Baker grew up in a musical family in Western North Carolina and first made her mark in 1956. That year, she appeared on a compilation album called "Instrumental Music of the Southern Appalachians," which would be enormously influential on the growing folk revival -- especially Baker's versions of "Railroad Bill" and "One-Dime Blues." Musicians who could keep up with her rapid finger-picking on "One-Dime Blues" were said to be "one-diming it."
Bluesman Taj Mahal, who recorded an album with Baker in 2004, was among those who found inspiration from Baker's rhythmic finger-picking.
"I came upon that record in the '60s," Mahal said. "It didn't have any pictures, so I had no idea who she was until I got to meet her years later. But man, that chord in 'Railroad Bill,' that was just the chord. It just cut right through me. I can't even describe how deep that was for me, just beautiful stuff."
While her music inspired Mahal, Bob Dylan and other younger musicians, Baker was busy raising a family that eventually numbered nine children.
She had to cope with a fair amount of tragedy in the 1960s. Her husband suffered a debilitating stroke in 1964, the same year Baker had a serious car accident that killed one of her grandsons.
Then in the span of one month in 1967, her husband died and one of her sons was killed in the Vietnam War.
After working for 26 years at a textile mill in Morganton, Baker quit to pursue a career as a professional musician -- at age 60.
She was a hit on the international folk-festival circuit, earning awards including a 1991 Folk Heritage Fellowship from the National Endowment for the Arts. And she made an impression on almost everyone she met.
"I remember being at this banjo [festival] one time, and I wanted to have my picture taken with her," Mahal recalled. "And she looked at me kinda sideways and asked, 'Now you ain't gonna get in no trouble with me, are ya?' And she was 80-some years old."

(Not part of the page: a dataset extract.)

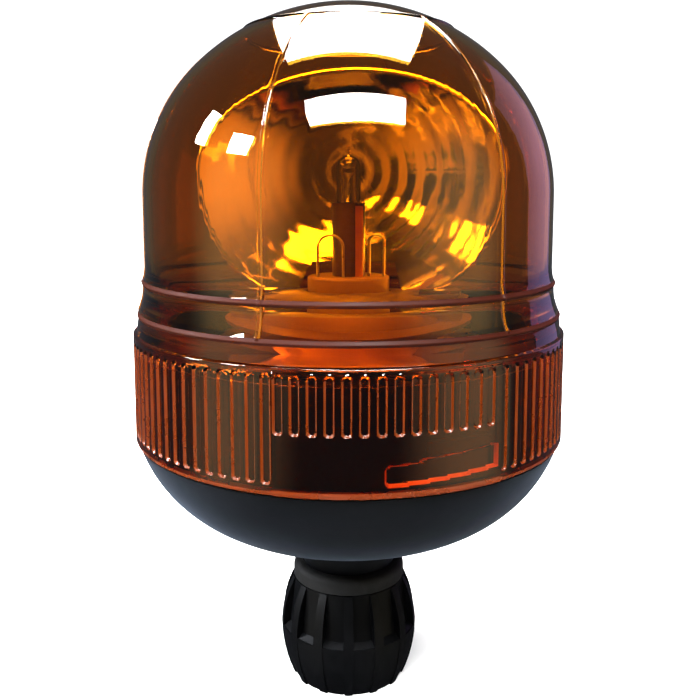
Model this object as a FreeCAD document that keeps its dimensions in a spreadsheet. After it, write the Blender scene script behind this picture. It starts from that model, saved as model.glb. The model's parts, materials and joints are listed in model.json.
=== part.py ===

Baker stayed on the road well into her 80s, but she finally had to quit touring because of heart problems. By this year, she no longer had the strength to play guitar.
So she put most of her musical energy into playing banjo. Wayne Martin, who plays fiddle on her upcoming banjo collection, reports that Baker was still playing great a month ago when he saw her for the last time.
"I consider her to be one of the most important traditional artists of our lifetime," Martin said. "She meant a lot to me personally, and to North Carolina. She touched hundreds of thousands if not millions of people with her music. It's amazing that she raised nine kids, attending to their needs, then had a career that didn't even start until she was in her 60s, and it touched all these people. What she did resonated with many, many people."